STEP SIX We deal with the lead wire connections and other sundry finishing touches. The lead wires are arranged in the following fashion to provide flex with out the wires breaking at the point where the wire emerges from the insulation. It also provides a self centering mechanism that really works. You don't want the corner marshall playing around with straightening your guide flag every time it comes off and does not go in the first time. That loses you time and over all laps. Make sure the guide shoe is threaded all the way down 10/32. Then make sure the guide shoe shaft hole in the chassis is not binding on the shaft. If you can obtain the new Parma guide shoe called the blade, it has a much better shape to the blade part. Tighten down the guide nut all the way when mounting the shoe and then back it off about a 1/2 turn or so. It must allow the guide shoe to swing back and forth freely with out any binds. Ream or file it a bit if it is tight.
Trim the inside rear edges of the lead wire mounting clips about 45 degrees. This insures the ends cannot hit the guide shoe nut and short out. I have seen a number of cars that ran intermittently because of this occurring.
The next items should finish up the car. We show in picture seven, the down stop to prevent the Iso center section from dropping down too far. Just S bend some .047 music wire and solder to the center section so that when the center section drops the wire piece will limit travel by hitting the front body mount tube.
Next, picture eight, shows the two curved L shape .047 music wire braces added to reinforce the rear axle uprights to the rear of the motor mount plate. Solder in well.
Picture number nine shows the bottom and the cooling hole. Measure the motor opening and transfer dimensions to the bottom of the chassis. Drill a 3/16th hole at each end and use a file or Dremel burr to connect the two holes into the cooling hole for the motor.
As a final step, when all done and ready to send off to the race, solder the motor to the frame at the rear motor mount plate on both sides and top. Make sure the gear mesh is as you want it and then solder. If you are really worried about the motor moving, add a .047 L shaped piece to each side of the motor front bearing holder and solder to the frame so that they limit any side to side movement of the front of the motor. Your frame should now be bullet proof for the race.
Since I do molds for ToyTech, I used the ToyTech Momo Audi GTP. It was entered in several races, practiced and even started one race in Europe but was with drawn due to a lack of horsepower. I though it was a good looking body so I made the mold for it.
In my haste to get the article up online in time for some one to try building, I left out some details that I figured most would be able to come up with. So here goes with a bit more information.
1. Front axles are made from one 3/32nd (.093) hardened axle cut into one inch lengths to be used as the stub axles, with 1/8 inch Dia. x 3/32nd inch long brass tube collars on each end with about .032 of the axle showing on one end after soldering the collars to the axle. Cut them off with a Dremel tool with a cut off disk and proceed slowly with good eye protection from the sparks. Remove any burrs with the side of the cut off disk and square up the ends this way also as you rotate them slowly.

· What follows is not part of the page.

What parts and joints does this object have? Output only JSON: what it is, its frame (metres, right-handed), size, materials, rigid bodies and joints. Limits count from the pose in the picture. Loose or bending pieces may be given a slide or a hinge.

2. The front wheels are Pro Track Nascar hard rubber trimmed down to 3/8 inch wide by .700-750 dia depending on class Trim the front side of the wheel so the width of the wheel will be offset over the set screw. This allows you more room to adjust the width to the car overall width. Other wise trimming to the rear, will make the set screw hub part of the width and you can't get the tire down to 3/8 wide for the Prototype class. This may work fine for the production class where you only have to be .250 wide. The Pro Track part number is #266 these are .093 axle x .500 wide x .820 Diameter. The inside hub Diameter is .450 which then takes a fly insert with a bit of trimming easily. They are also drilled and look nice without inserts. Your choice.
3. Rear wheels shown are JK part # JK8515 But watch out, I ordered 4 sets and two came with .450 inside hub diameter which is fine for the inserts but two of the sets came with a .358 hub which is too small for nice inserts. They both had the same part #. They may have been mismatched. Will have to check on this. These come as .125 axle diameter x .810 wide x .840 diameter so you have room to trim. to what ever size you need. They are not fish rubber so will not have extreme grip and should work fine on Bobs track.
4. Some asked also how do I make the fly inserts. I used the Fly Joest wheels from the Joest. These are the BBS replicas. I take the wheel upside down on a table and use a .500 dia rod as a punch and just push the center of the fly wheel out. They come out fairly easy don't hit them with a hammer as you can mash them. Once out I take a .093 axle and insert in the back of the Fly insert and CYA it to the axle. I let it dry for a few hours and then mount in my lathe, you can use a drill press or hand drill held in a vise. Then with a file or sand paper trim the insert down to .450 diameter. I then glue the insert into the wheel hub with a small amount of RTV clear rubber. This holds them in well. They then can be removed when the tire wears out with out too much trouble and be reused again. This should answer most of the questions I have gotten. If you have more be sure and ask.
9/2/99 - After testing the Proxy car from the article, I decided to make a couple changes for durability and to free it up a bit in the rear. So I have updated the Step Three picture and some dimensions in the text for that and for the front tube mounts they are listed now in red in the text.